Anders dan [eiser] heeft betoogd kan de e-mail van [gedaagde] van 11 mei 2023 (zie hiervoor onder 2.5) niet worden gezien als een (impliciete) erkenning van aansprakelijkheid voor de gestelde schade. [gedaagde] zegt in de betreffende e-mail slechts aan dat hij het straatwerk en de regenpijp wil herstellen. Niet meer dan dat. [gedaagde] heeft ook in deze procedure erkend dat de schade aan de regenpijp (van de buren) en het straatwerk het gevolg is van de door hem gebruikte zware machines. Dat [eiser] schade heeft geleden als gevolg van de beschadiging aan de regenpijp van de buren is gesteld noch gebleken. Ten aanzien van het tegelwerk is onduidelijk hoeveel tegels zijn beschadigd en wat daarvan nog de waarde was gelet op de ouderdom ervan en mede gezien in het licht van de (onbetwiste) stelling dat [eiser] toch al van plan was het hele terras en de oprijlaan te vervangen. De conclusie is dat de vordering van [eiser] geheel wordt afgewezen.
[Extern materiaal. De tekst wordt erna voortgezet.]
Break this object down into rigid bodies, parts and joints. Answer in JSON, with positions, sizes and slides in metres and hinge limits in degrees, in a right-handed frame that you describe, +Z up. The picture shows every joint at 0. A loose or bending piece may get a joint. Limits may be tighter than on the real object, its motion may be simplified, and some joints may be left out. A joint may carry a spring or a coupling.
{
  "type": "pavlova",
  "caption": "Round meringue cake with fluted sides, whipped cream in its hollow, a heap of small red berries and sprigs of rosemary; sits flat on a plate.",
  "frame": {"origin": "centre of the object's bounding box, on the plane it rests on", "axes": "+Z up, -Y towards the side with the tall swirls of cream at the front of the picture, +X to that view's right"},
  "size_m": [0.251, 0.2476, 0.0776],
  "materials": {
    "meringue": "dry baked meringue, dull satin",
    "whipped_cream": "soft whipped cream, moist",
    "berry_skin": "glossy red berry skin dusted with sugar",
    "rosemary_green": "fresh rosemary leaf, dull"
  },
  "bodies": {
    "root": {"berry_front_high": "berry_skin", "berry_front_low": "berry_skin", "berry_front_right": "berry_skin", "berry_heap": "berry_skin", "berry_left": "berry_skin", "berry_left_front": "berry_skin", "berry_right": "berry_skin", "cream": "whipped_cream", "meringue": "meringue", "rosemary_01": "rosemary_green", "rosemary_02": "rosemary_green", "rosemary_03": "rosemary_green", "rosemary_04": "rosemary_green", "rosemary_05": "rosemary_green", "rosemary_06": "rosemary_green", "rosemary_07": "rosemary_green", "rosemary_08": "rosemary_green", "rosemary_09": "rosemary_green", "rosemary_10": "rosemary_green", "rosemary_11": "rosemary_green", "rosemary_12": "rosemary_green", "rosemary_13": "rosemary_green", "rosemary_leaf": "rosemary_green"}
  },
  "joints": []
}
Buitengerechtelijke incassokosten
4.6.
Aangezien de vordering wordt afgewezen is ook voor toewijzing van de gevorderde buitengerechtelijke incassokosten geen plaats.
Proceskosten
4.7.
[eiser] is in het ongelijk gesteld en moet daarom de proceskosten betalen. [gedaagde] heeft zich niet heeft laten bijstaan door een (professioneel) gemachtigde. Aan [gedaagde] zal daarom geen salaris gemachtigde, maar een forfaitaire vergoeding aan reis-, verblijf- en verletkosten worden toegekend. Omdat [gedaagde] drie keer naar de rechtbank is gekomen stelt de kantonrechter de kosten van [gedaagde] vast op € 150,00 (3 x € 50,00).

5.De beslissing

De kantonrechter
5.1.
wijst de vorderingen van [eiser] af,
5.2.
veroordeelt [eiser] tot betaling van de proceskosten, die tot en met vandaag voor [gedaagde] worden vastgesteld op een bedrag van € 150,00.
Dit vonnis is gewezen door mr. S.N. Schipper, kantonrechter, en in het openbaar uitgesproken op 30 oktober 2024.